WHAT YOU WILL DO =
Will you quote all of the entries, word for word?

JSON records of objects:
====

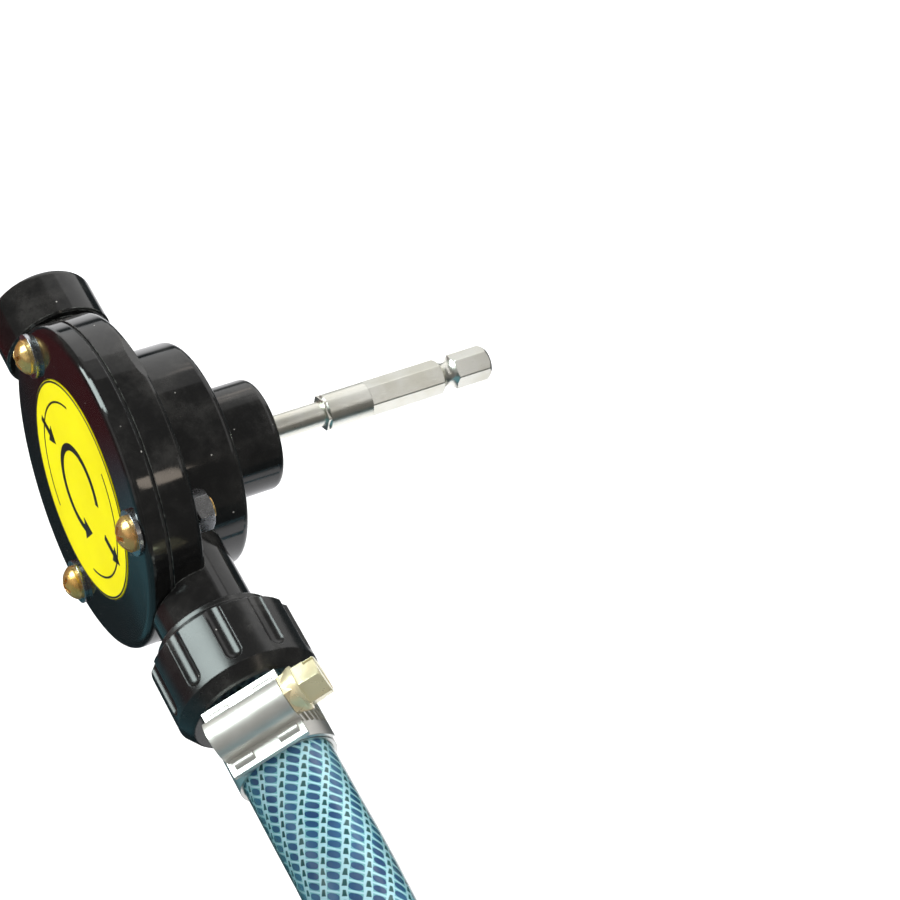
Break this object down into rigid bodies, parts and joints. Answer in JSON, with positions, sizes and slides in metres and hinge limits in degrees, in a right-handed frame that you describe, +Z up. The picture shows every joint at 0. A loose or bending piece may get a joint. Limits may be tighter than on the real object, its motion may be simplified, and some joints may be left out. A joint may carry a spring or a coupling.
{
  "type": "drill powered pump",
  "caption": "Round drill powered pump with a flexible impeller, opposed ports, hex drive shank, union nut, hose clamp and hose.",
  "frame": {"origin": "middle of the hex shank's end face, which bottoms in the drill's chuck", "axes": "+X along the shaft towards the drill, +Y along the inlet port, +Z up"},
  "size_m": [0.2262, 0.4228, 0.1827],
  "materials": {
    "housing_plastic": "glossy moulded black plastic",
    "yellow_label": "printed yellow film, satin",
    "black_rubber": "moulded nitrile rubber",
    "zinc_brass": "yellow zinc plated steel",
    "bright_steel": "polished stainless steel",
    "shaft_steel": "turned and ground steel",
    "bronze": "sintered bronze, satin",
    "union_plastic": "moulded dark grey plastic, satin",
    "hose_pvc": "clear PVC over blue and white braid",
    "tie_nylon": "black nylon strap"
  },
  "bodies": {
    "housing": {"pump_body": "housing_plastic", "front_cover": "housing_plastic", "label_plate": "yellow_label", "cover_gasket": "black_rubber", "cover_screws": "zinc_brass", "screw_washers": "bright_steel", "cover_nuts": "bright_steel", "wear_plate": "bright_steel", "shaft_seal": "black_rubber", "seal_case": "bright_steel", "seal_spring": "bright_steel", "shaft_bush": "bronze", "outlet_tail": "union_plastic", "outlet_washer": "black_rubber", "clamp_band": "bright_steel", "clamp_housing": "bright_steel", "hose_cuff": "hose_pvc", "hose_lead": "hose_pvc", "hose_coil": "hose_pvc", "coil_tie": "tie_nylon"},
    "rotor": {"drive_shaft": "shaft_steel", "impeller_hub": "bronze", "impeller": "black_rubber", "thrust_washer": "bright_steel", "retaining_clip": "bright_steel"},
    "outlet_union": {"outlet_nut": "union_plastic"},
    "clamp_worm": {"clamp_screw": "zinc_brass"}
  },
  "joints": [
    {"name": "shaft_spin", "type": "hinge", "parent": "housing", "child": "rotor", "pos_m": [-0.05, 0, 0], "axis": [-1, 0, 0], "continuous": true, "deforming": ["impeller"]},
    {"name": "outlet_nut_turn", "type": "hinge", "parent": "housing", "child": "outlet_union", "pos_m": [-0.0788, -0.047, 0], "axis": [0, -1, 0], "range_deg": [0, 1890]},
    {"name": "clamp_screw_turn", "type": "hinge", "parent": "housing", "child": "clamp_worm", "pos_m": [-0.08491, -0.064, 0.01198], "axis": [0.891, 0, 0.454], "continuous": true}
  ]
}
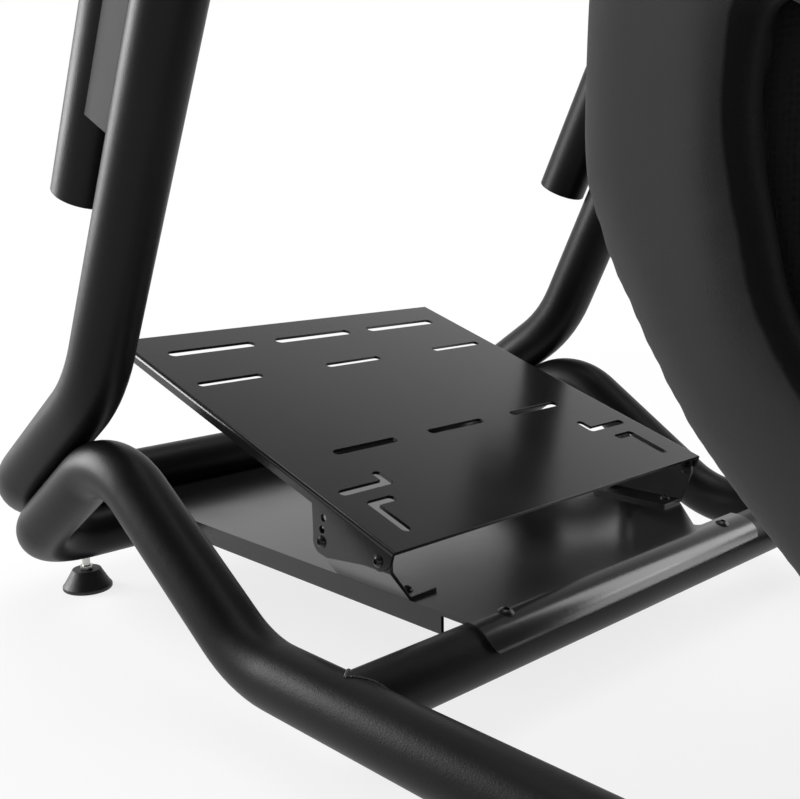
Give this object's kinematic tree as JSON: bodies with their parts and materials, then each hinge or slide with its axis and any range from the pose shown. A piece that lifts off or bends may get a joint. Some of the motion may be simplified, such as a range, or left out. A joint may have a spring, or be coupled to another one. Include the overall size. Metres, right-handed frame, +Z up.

====

RESPONSE =
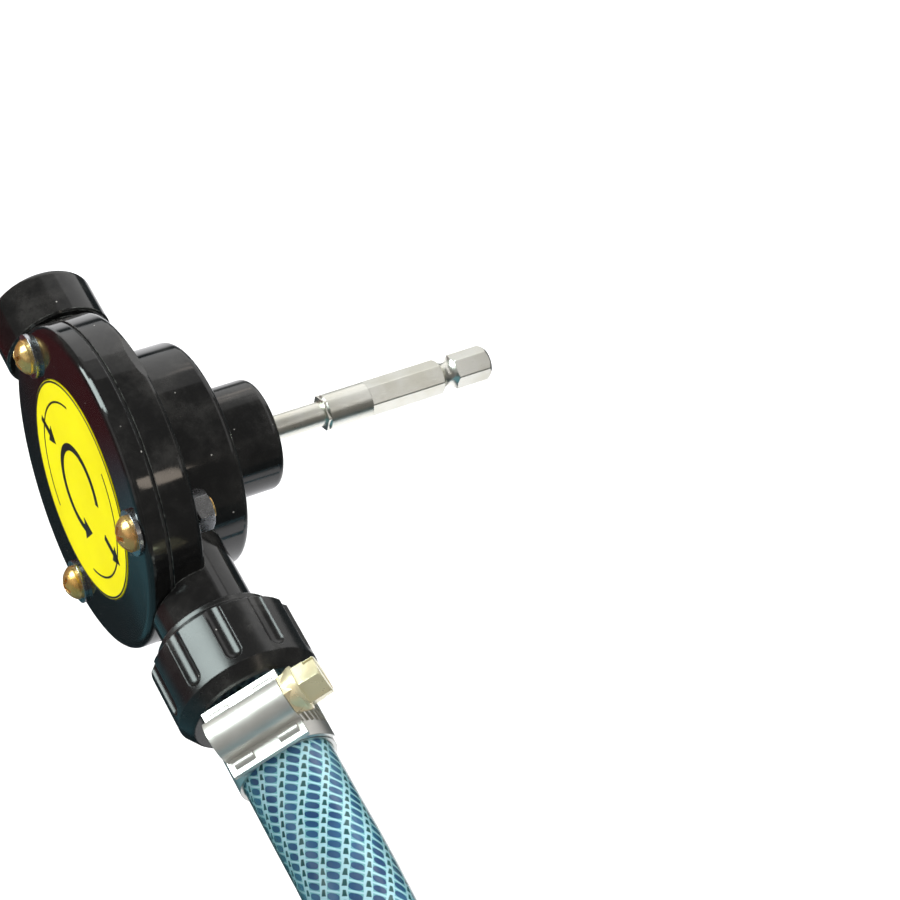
Break this object down into rigid bodies, parts and joints. Answer in JSON, with positions, sizes and slides in metres and hinge limits in degrees, in a right-handed frame that you describe, +Z up. The picture shows every joint at 0. A loose or bending piece may get a joint. Limits may be tighter than on the real object, its motion may be simplified, and some joints may be left out. A joint may carry a spring or a coupling.
{
  "type": "drill powered pump",
  "caption": "Round drill powered pump with a flexible impeller, opposed ports, hex drive shank, union nut, hose clamp and hose.",
  "frame": {"origin": "middle of the hex shank's end face, which bottoms in the drill's chuck", "axes": "+X along the shaft towards the drill, +Y along the inlet port, +Z up"},
  "size_m": [0.2262, 0.4228, 0.1827],
  "materials": {
    "housing_plastic": "glossy moulded black plastic",
    "yellow_label": "printed yellow film, satin",
    "black_rubber": "moulded nitrile rubber",
    "zinc_brass": "yellow zinc plated steel",
    "bright_steel": "polished stainless steel",
    "shaft_steel": "turned and ground steel",
    "bronze": "sintered bronze, satin",
    "union_plastic": "moulded dark grey plastic, satin",
    "hose_pvc": "clear PVC over blue and white braid",
    "tie_nylon": "black nylon strap"
  },
  "bodies": {
    "housing": {"pump_body": "housing_plastic", "front_cover": "housing_plastic", "label_plate": "yellow_label", "cover_gasket": "black_rubber", "cover_screws": "zinc_brass", "screw_washers": "bright_steel", "cover_nuts": "bright_steel", "wear_plate": "bright_steel", "shaft_seal": "black_rubber", "seal_case": "bright_steel", "seal_spring": "bright_steel", "shaft_bush": "bronze", "outlet_tail": "union_plastic", "outlet_washer": "black_rubber", "clamp_band": "bright_steel", "clamp_housing": "bright_steel", "hose_cuff": "hose_pvc", "hose_lead": "hose_pvc", "hose_coil": "hose_pvc", "coil_tie": "tie_nylon"},
    "rotor": {"drive_shaft": "shaft_steel", "impeller_hub": "bronze", "impeller": "black_rubber", "thrust_washer": "bright_steel", "retaining_clip": "bright_steel"},
    "outlet_union": {"outlet_nut": "union_plastic"},
    "clamp_worm": {"clamp_screw": "zinc_brass"}
  },
  "joints": [
    {"name": "shaft_spin", "type": "hinge", "parent": "housing", "child": "rotor", "pos_m": [-0.05, 0, 0], "axis": [-1, 0, 0], "continuous": true, "deforming": ["impeller"]},
    {"name": "outlet_nut_turn", "type": "hinge", "parent": "housing", "child": "outlet_union", "pos_m": [-0.0788, -0.047, 0], "axis": [0, -1, 0], "range_deg": [0, 1890]},
    {"name": "clamp_screw_turn", "type": "hinge", "parent": "housing", "child": "clamp_worm", "pos_m": [-0.08491, -0.064, 0.01198], "axis": [0.891, 0, 0.454], "continuous": true}
  ]
}
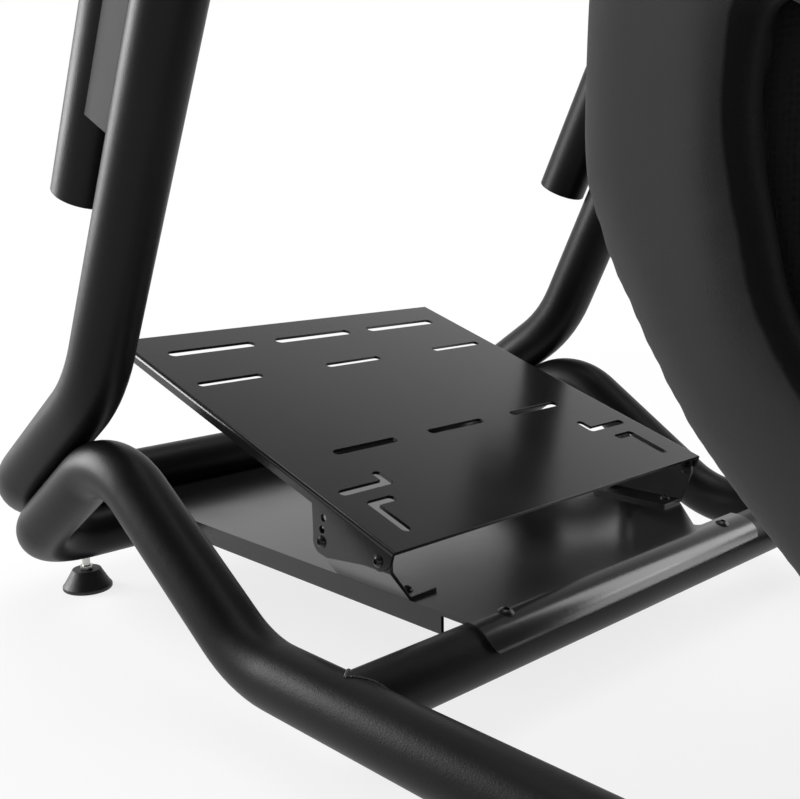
Give this object's kinematic tree as JSON: bodies with their parts and materials, then each hinge or slide with its axis and any range from the pose shown. A piece that lifts off or bends may get a joint. Some of the motion may be simplified, such as a range, or left out. A joint may have a spring, or be coupled to another one. Include the overall size. Metres, right-handed frame, +Z up.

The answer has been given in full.